Speaker: Prof. Deming Chen, University of Illinois at Urbana-Champaign (UIUC)
Date: Monday, Sept 19, 2022
Time: 12:30pm EST
Location: CS 105
Host: Kai Li
Event page: https://www.cs.princeton.edu/events/26244 

Title: Programmability, Scalability, and Security for Reconfigurable Computing in the Cloud
 
Abstract: Reconfigurable Computing uses FPGAs (Field-Programmable Gate Arrays) as an alternative to microprocessors to enable high-performance and low-energy customized computing. It is becoming a mainstream technology as evident by Intel’s $16.7B acquisition of Altera in 2015 and AMD’s $49B acquisition of Xilinx in 2022. However, challenges remain in terms of FPGA programmability, scalability, and security before reconfigurable computing makes a transformative impact in the computing world, especially in the cloud.

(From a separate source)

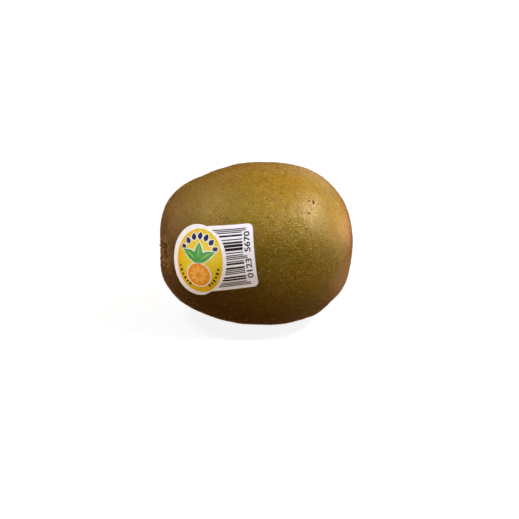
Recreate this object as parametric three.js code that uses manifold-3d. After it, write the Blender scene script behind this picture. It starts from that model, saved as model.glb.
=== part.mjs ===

In this talk, Dr. Chen will present some new concepts and research results that demonstrate initial promises to overcome these challenges, including shared virtual memory system for computing with FPGAs, scalable high-level synthesis for FPGA programming, and trusted execution environment with accelerators. These results are developed within the AMD-Xilinx Center of Excellence and the Hybrid-Cloud Thrust of the IBM-Illinois Discovery Accelerator Institute at UIUC.  
 
Bio: Deming Chen is the Abel Bliss Professor of the Grainger College of Engineering at University of Illinois at Urbana-Champaign (UIUC). His current research interests include reconfigurable computing, hybrid cloud, system-level design methodologies, machine learning and acceleration, and hardware security. He has published more than 250 research papers, received ten Best Paper Awards and one ACM/SIGDA TCFPGA Hall-of-Fame Paper Award, and given more than 130 invited talks. He is an IEEE Fellow, an ACM Distinguished Speaker, and the Editor-in-Chief of ACM Transactions on Reconfigurable Technology and Systems (TRETS). He is the Director of the AMD-Xilinx Center of Excellence and the Hybrid-Cloud Thrust Co-Lead of the IBM-Illinois Discovery Accelerator Institute at UIUC. He has been involved in several startup companies, such as AutoESL and Inspirit IoT. He received his Ph.D. from the Computer Science Department of UCLA in 2005.